Nara culture, borrowing from the T'ang, whose capital, Ch'ang-an, was a great international city, evinced a marked international flavour itself. The consecration ceremony of the Great Buddha of Todai Temple, for example, was conducted by a Brahman high priest born in India, while the music was played by musicians from throughout East Asia. But despite this internationalism, respect was also shown for traditional Japanese cultural forms. An outstanding example of this respect is the collection of Japanese verse known as Man'yoshu (c. 8th century AD), an anthology of 4,500 poems both ancient and contemporary. Poets represented in the anthology range over all classes of society, from the emperor and members of the imperial family through the aristocracy and the priesthood to farmers, soldiers, and prostitutes; and the scenery celebrated in the verse represents districts throughout the country. The poems deal directly and powerfully with basic human themes, such as love between men and women or between parents and children, and are deeply imbued with the traditional spirit of Japan, scarcely influenced at all by Buddhist or Confucian ideas. The anthology had immense influence on all subsequent Japanese culture.

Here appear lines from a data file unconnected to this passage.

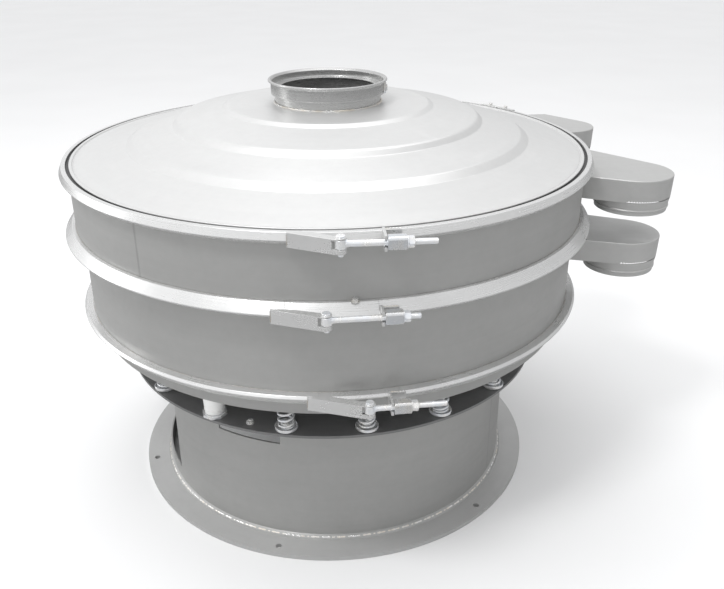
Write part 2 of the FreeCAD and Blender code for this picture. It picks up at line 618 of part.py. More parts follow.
tot = 0.0
for n, k, v in NODES:
    tot += v
    print("%-22s solids %3d  volume %12.1f mm3" % (n, k, v))
print(len(NODES), "nodes")
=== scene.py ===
import bpy
import bmesh
import math
import numpy as np
from mathutils import Vector, Matrix


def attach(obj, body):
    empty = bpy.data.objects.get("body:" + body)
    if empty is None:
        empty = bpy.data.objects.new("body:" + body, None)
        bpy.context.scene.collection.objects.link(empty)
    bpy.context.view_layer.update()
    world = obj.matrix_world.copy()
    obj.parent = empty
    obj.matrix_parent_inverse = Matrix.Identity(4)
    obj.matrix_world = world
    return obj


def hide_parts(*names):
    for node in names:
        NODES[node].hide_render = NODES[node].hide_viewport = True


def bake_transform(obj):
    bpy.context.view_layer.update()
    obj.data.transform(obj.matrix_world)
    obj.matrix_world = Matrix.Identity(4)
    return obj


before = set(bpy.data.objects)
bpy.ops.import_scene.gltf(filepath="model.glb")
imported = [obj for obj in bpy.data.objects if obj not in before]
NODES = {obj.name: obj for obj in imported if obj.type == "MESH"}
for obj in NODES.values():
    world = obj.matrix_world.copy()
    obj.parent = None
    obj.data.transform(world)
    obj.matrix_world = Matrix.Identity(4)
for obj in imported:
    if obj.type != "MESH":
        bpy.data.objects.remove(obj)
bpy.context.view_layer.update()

K = 0.001


# ---------------------------------------------------------------- mesh tools
def P(r, az, z=0.0):
    a = math.radians(az)
    return np.array([r * math.sin(a), -r * math.cos(a), z])


class Geo:
    """Collects faces with their own corner normals, in millimetres."""

    def __init__(self):
        self.v, self.f, self.n, self.m = [], [], [], []
        self.count = 0

    def add(self, verts, faces, cnorm, m=0):
        self.v.append(np.asarray(verts, float).reshape(-1, 3))
        b = self.count
        self.f += [tuple(int(i) + b for i in q) for q in faces]
        self.n.append(np.asarray(cnorm, float).reshape(-1, 3))
        self.m += [m] * len(faces)
        self.count += len(self.v[-1])

    def obj(self, name, mats, body, slot=None, replaces=()):
        me = bpy.data.meshes.new(name)
        v = np.concatenate(self.v) * K
        me.from_pydata(v.tolist(), [], self.f)
        mats = mats if isinstance(mats, (list, tuple)) else [mats]
        for x in mats:
            me.materials.append(x)
        me.polygons.foreach_set("material_index", self.m)
        me.polygons.foreach_set("use_smooth", [True] * len(self.f))
        n = np.concatenate(self.n)
        n /= np.maximum(np.linalg.norm(n, axis=1, keepdims=True), 1e-9)
        me.normals_split_custom_set(n.tolist())
        me.update()
        o = bpy.data.objects.new(name, me)
        bpy.context.scene.collection.objects.link(o)
        if body:
            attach(o, body)
        if replaces:
            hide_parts(*replaces)
        return o


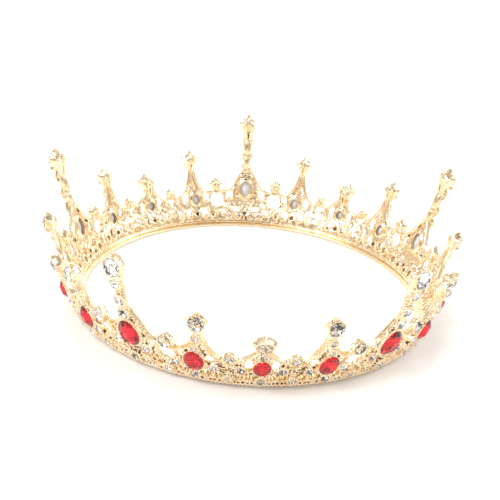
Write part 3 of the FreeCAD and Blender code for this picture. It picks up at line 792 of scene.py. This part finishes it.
class Stones:
    def __init__(self, name):
        self.name, self.v, self.f, self.k, self.tone, self.n = name, [], [], [], [], 0

    def put(self, cut, x, v, w=0.0, deg=0.0, tilt=0.0, pitch=0.0):
        P, F, K = cut
        if tilt:
            c, q = math.cos(tilt), math.sin(tilt)
            P = P @ np.array([[c, q, 0], [-q, c, 0], [0, 0, 1]])
        q = stone_points(P, x, v, w)
        self.v.append((nod(q, x, v, pitch) if pitch else q) @ turn(deg))
        self.f += [[i + self.n for i in f] for f in F]
        # painted shade: about one in seven foiled back facets, chosen at random, takes the dark shade foil, standing
        # in for facets that reflect dark surroundings
        rng = np.random.default_rng(41 + int(abs(x) * 10 + v * 7 + abs(deg)))
        self.k += [2 if k == 1 and rng.random() < 0.14 else k for k in K]
        self.n += len(P)

    def build(self, crown_mat, foil_mat, shade_mat):
        me = to_mesh(self.name, np.vstack(self.v), self.f)
        me.materials.append(crown_mat)
        me.materials.append(foil_mat)
        me.materials.append(shade_mat)
        for p, k in zip(me.polygons, self.k):
            p.material_index = k
            p.use_smooth = False
        bm = bmesh.new()
        bm.from_mesh(me)
        bmesh.ops.recalc_face_normals(bm, faces=bm.faces)
        bm.to_mesh(me)
        bm.free()
        ob = bpy.data.objects.new(self.name, me)
        bpy.context.scene.collection.objects.link(ob)
        return ob


# ----------------------------------------------------------------- materials
def new_mat(name):
    m = bpy.data.materials.new(name)
    m.use_nodes = True
    nt = m.node_tree
    nt.nodes.clear()
    return m, nt, nt.nodes, nt.links


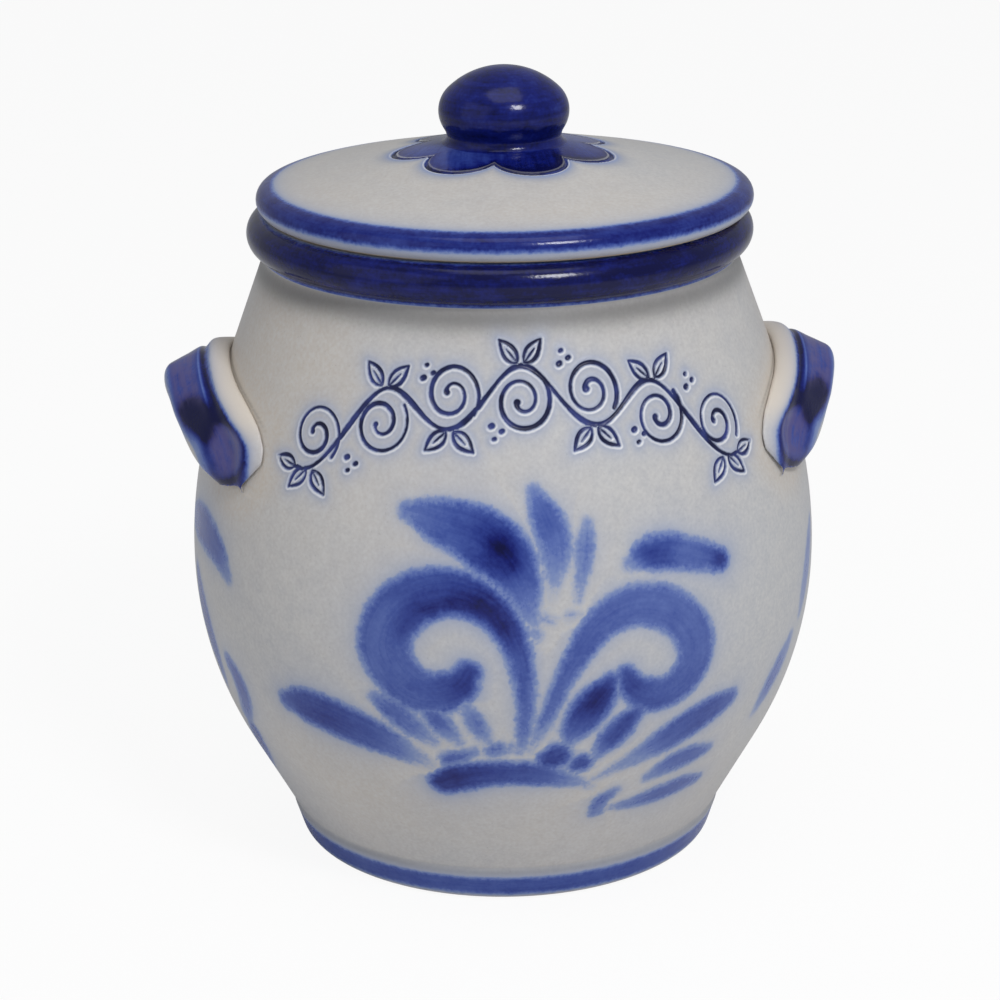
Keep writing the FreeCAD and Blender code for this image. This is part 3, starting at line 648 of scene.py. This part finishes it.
def ornament_lines():
    """Lines of the ornament as rows of millimetres across, height and width of the cut."""
    across = np.linspace(-STEM_END, STEM_END, 79)
    stem = arch(across) + WAVE * np.cos(np.pi * across / WAVE_LENGTH)
    lines = [np.column_stack([across, stem, 1.55 + 0.35 * np.sin(across * 0.31 + 1)])]
    share = np.linspace(0, 1, 40)
    radius = CURL_INNER + CURL_OUTER * (1 - share) ** 0.85
    for number in range(-SIDE_TENDRILS, SIDE_TENDRILS + 1):
        middle, way = number * WAVE_LENGTH, 1 if number % 2 == 0 else -1
        turn = way * np.radians(CURL_START - CURL_TURN * share)
        spiral = np.column_stack([middle + radius * np.cos(turn), arch(middle) - 2 * way + radius * np.sin(turn)])
        widths = 1.25 + 0.3 * np.sin(share * 7 + number) + 0.8 * smoothstep(0.93, 1, share)
        lines.append(np.column_stack([spiral, widths]))
        crest = np.array([middle, arch(middle) + way * (WAVE + 0.8)])
        for side in (-1, 1):
            turn = way * (90 - side * (LEAF_SPREAD + 3 * (number % 3)))
            lines += leaf_lines(crest + (side * 1.2, 0), turn, LEAF_LENGTH - 0.5 * (number % 2), LEAF_WIDTH)
        if number < SIDE_TENDRILS:
            spot = np.array([middle + WAVE_LENGTH / 2 + 1.5, arch(middle + WAVE_LENGTH / 2) + way * 9])
            for k, (dx, dy) in enumerate(DOTS):
                dot, width = spot + (dx, dy * way), 1.9 - 0.3 * k
                lines.append(np.array([(*dot, width), (dot[0] + 0.4, dot[1] + 0.2, width)]))
    for side in (-1, 1):
        tip = np.array([side * STEM_END, arch(STEM_END) + WAVE * math.cos(math.pi * STEM_END / WAVE_LENGTH)])
        lines += leaf_lines(tip, 90 - side * 78, 8.5, 4.0)
    return lines


def incised(where, on_crock):
    """Signed depth inside the cuts in mm, and how strongly the pale burr beside them shows, with a painted highlight
    that is strongest on their lower and +X sides.
    """
    samples = []
    for line in ornament_lines():
        line[:, 0] = np.degrees(line[:, 0] / ORNAMENT_RADIUS)
        samples.append(smooth_line(line, CUT_STEP)[0])
    samples = np.concatenate(samples)
    spots = on_wall(samples[:, 0], samples[:, 1])
    tree = tree_of(spots)
    depth = np.full(len(where), UNCUT)
    lit = np.zeros(len(where))
    for k in np.flatnonzero(on_crock & about(where, spots, 8)):
        spot, index, distance = tree.find(where[k])
        depth[k] = samples[index, 2] / 2 - distance
        # painted highlight on the burr: strongest below a cut and on its +X side
        if distance < 3:
            off = (where[k] - spot) / max(distance, 1e-6)
            lit[k] = 0.5 + 0.5 * (0.6 * off[0] - 0.8 * off[2])
    return depth, lit


def cut_into(piece, where, depth, outward):
    """Moves the skin in along the cuts and leaves a small burr on both sides of them."""
    push = BURR_HEIGHT * hill(depth + 0.75, 0.4) - CUT_DEPTH * smoothstep(-0.35, 0.5, depth)
    place_all(piece, where + outward * push[:, None])


# ---- Bands, handles, knob and petals. A painted area is a signed depth inside its
# edge (ink), a load of cobalt and a place for its streaks, whose last number
# keeps the streaks of two areas apart.
BEAD = (80.4, 220.7, 6.9)  # circle that the rim bead follows: distance from the axis, height, radius
LIP = (80.9, 232.2, 4.6)  # the same for the lid's lip
BEAD_BAND, FOOT_BAND = (-9.3, 9), (2.8, 9.4)  # mm along the bead's circle, and mm of height
LIP_TURN = math.radians(83)  # how far up the lip is round; the dome begins there
BEAD_LOAD, LIP_LOAD, KNOB_LOAD, FOOT_LOAD = 1.12, 0.98, 1.06, 0.72
BAND_CRISP = 1.9  # bands end more sharply than brush marks
PETALS, PETAL_TURN, PETAL_AT, PETAL_ROUND = 7, 14.7, 25.5, 12.5
PETAL_CUT = 0.75  # half the width of the line round them
KNOB_NECK = 22.5  # mm over the crock's top where the knob leaves the dome
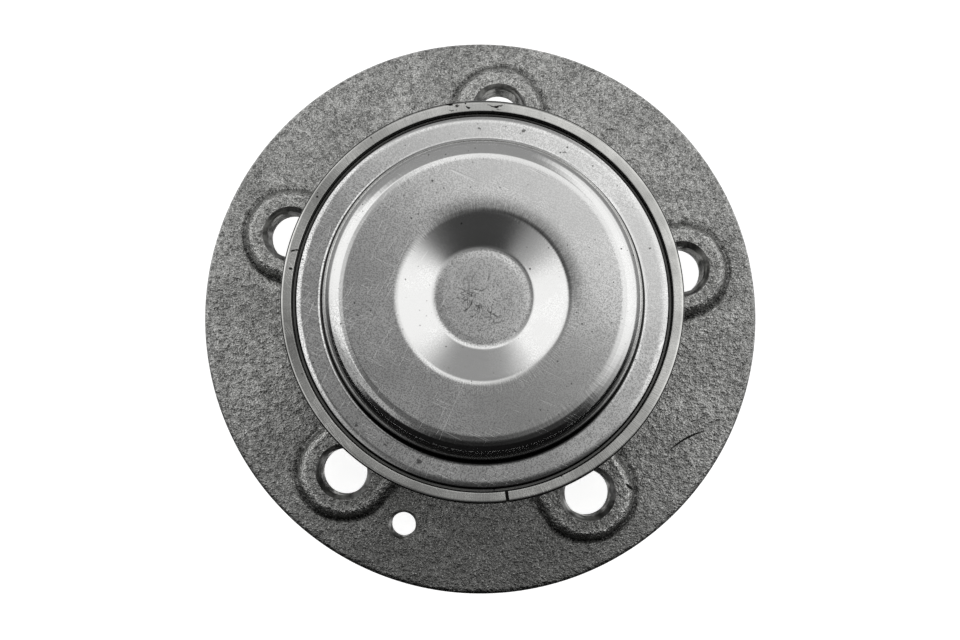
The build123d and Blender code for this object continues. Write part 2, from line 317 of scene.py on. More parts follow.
def add(tree, kind, inputs=None, **settings):
    """Add a node, with its settings set before its inputs."""
    made = tree.nodes.new(kind)
    for name, value in settings.items():
        setattr(made, name, value)
    for name, value in (inputs or {}).items():
        plug(value, made.inputs[name])
    return made


NUMBERS = {float: "NodeSocketFloat", int: "NodeSocketInt"}


def group(name, kind, inputs, outputs, output_type):
    """A new node group. Each input is given as its default number, or else as its socket type."""
    tree = bpy.data.node_groups.new(name, kind)
    for label, given in inputs.items():
        plain = type(given) in NUMBERS
        socket_type = NUMBERS[type(given)] if plain else given
        socket = tree.interface.new_socket(label, in_out="INPUT", socket_type=socket_type)
        if plain:
            socket.default_value = given
    for label in outputs:
        tree.interface.new_socket(label, in_out="OUTPUT", socket_type=output_type)
    return tree, tree.nodes.new("NodeGroupInput").outputs, tree.nodes.new("NodeGroupOutput").inputs


def shader_group(name, inputs, *outputs):
    """A node group of numbers, with the point on the object that it is worked out for."""
    tree, given, out = group(name, "ShaderNodeTree", inputs, outputs, "NodeSocketFloat")
    return tree, given, out, add(tree, "ShaderNodeTexCoord").outputs["Object"]


def tree_of(values):
    """The node tree that the sockets among some values belong to."""
    return next(value.id_data for value in values if isinstance(value, bpy.types.NodeSocket))


def math(operation, *values):
    """A number: one operation, repeated along the values where there are more than two."""
    tree, level = tree_of(values), values[0]
    if len(values) == 1:
        return add(tree, "ShaderNodeMath", {0: level}, operation=operation).outputs[0]
    for value in values[1:]:
        level = add(tree, "ShaderNodeMath", {0: level, 1: value}, operation=operation).outputs[0]
    return level


def times(*values):
    return math("MULTIPLY", *values)


def plus(*values):
    return math("ADD", *values)


def minus(*values):
    return math("SUBTRACT", *values)


def over(*values):
    return math("DIVIDE", *values)


def most(*values):
    return math("MAXIMUM", *values)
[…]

The compilation of Japan's two most ancient histories, the Kojiki and Nihon shoki, also took place at the beginning of the 8th century. Both works are extremely important, for they draw on oral or written traditions handed down from much earlier times. The histories--a combination of myth, folk belief, and, as they near the contemporary age, historical fact--were highly political in nature: by stressing the connection between the imperial family and the sun goddess (Amaterasu), they provided a written legitimation of the rule of the imperial house. By purposely dating Japanese history back as far as 660 BC, the compilers sought to raise the level of national sophistication in Chinese and Korean eyes.